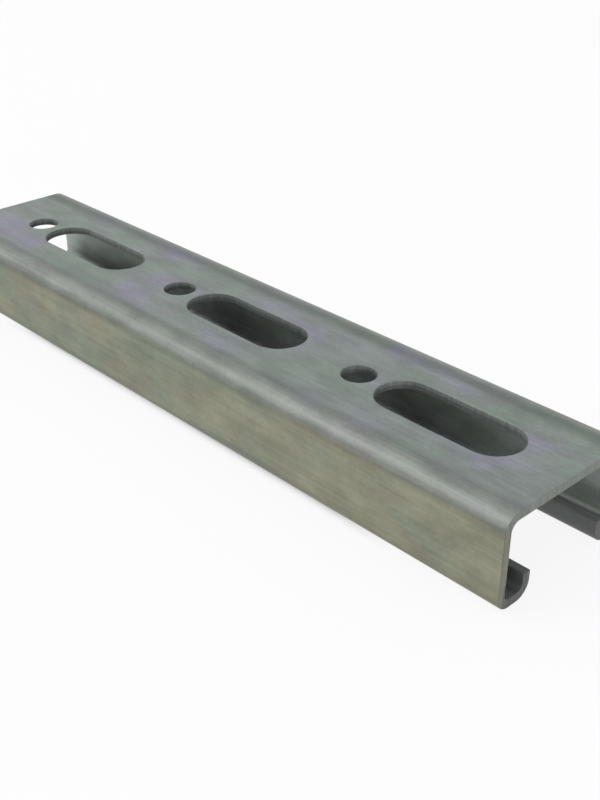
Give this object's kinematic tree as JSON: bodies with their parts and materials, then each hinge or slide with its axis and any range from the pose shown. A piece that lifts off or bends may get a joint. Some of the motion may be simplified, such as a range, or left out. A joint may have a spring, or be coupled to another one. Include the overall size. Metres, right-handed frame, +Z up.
{
  "type": "c-section mounting rail",
  "caption": "Roll-formed steel C-section mounting rail with inward curled lips and a web punched with round-ended slots and round holes.",
  "frame": {"origin": "middle of the footprint, level with the feet of the two lips", "axes": "+X along the rail, towards the end with a slot next to it; +Y across it; +Z up, out of the web"},
  "size_m": [0.147, 0.03, 0.016],
  "materials": {
    "zinc_plated_steel": "satin"
  },
  "bodies": {
    "root": {"rail": "zinc_plated_steel"}
  },
  "joints": []
}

### Set exercise
Extract the complete listing verbatim.

### Response below
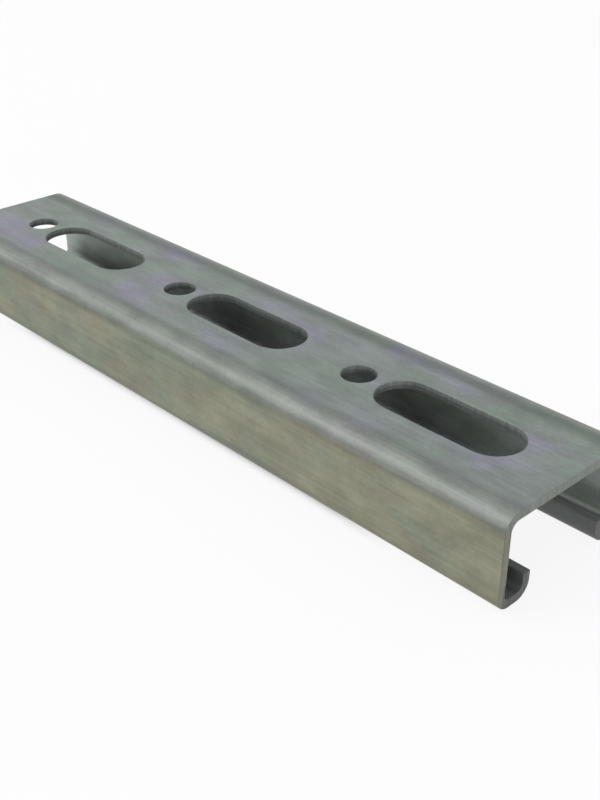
Give this object's kinematic tree as JSON: bodies with their parts and materials, then each hinge or slide with its axis and any range from the pose shown. A piece that lifts off or bends may get a joint. Some of the motion may be simplified, such as a range, or left out. A joint may have a spring, or be coupled to another one. Include the overall size. Metres, right-handed frame, +Z up.
{
  "type": "c-section mounting rail",
  "caption": "Roll-formed steel C-section mounting rail with inward curled lips and a web punched with round-ended slots and round holes.",
  "frame": {"origin": "middle of the footprint, level with the feet of the two lips", "axes": "+X along the rail, towards the end with a slot next to it; +Y across it; +Z up, out of the web"},
  "size_m": [0.147, 0.03, 0.016],
  "materials": {
    "zinc_plated_steel": "satin"
  },
  "bodies": {
    "root": {"rail": "zinc_plated_steel"}
  },
  "joints": []
}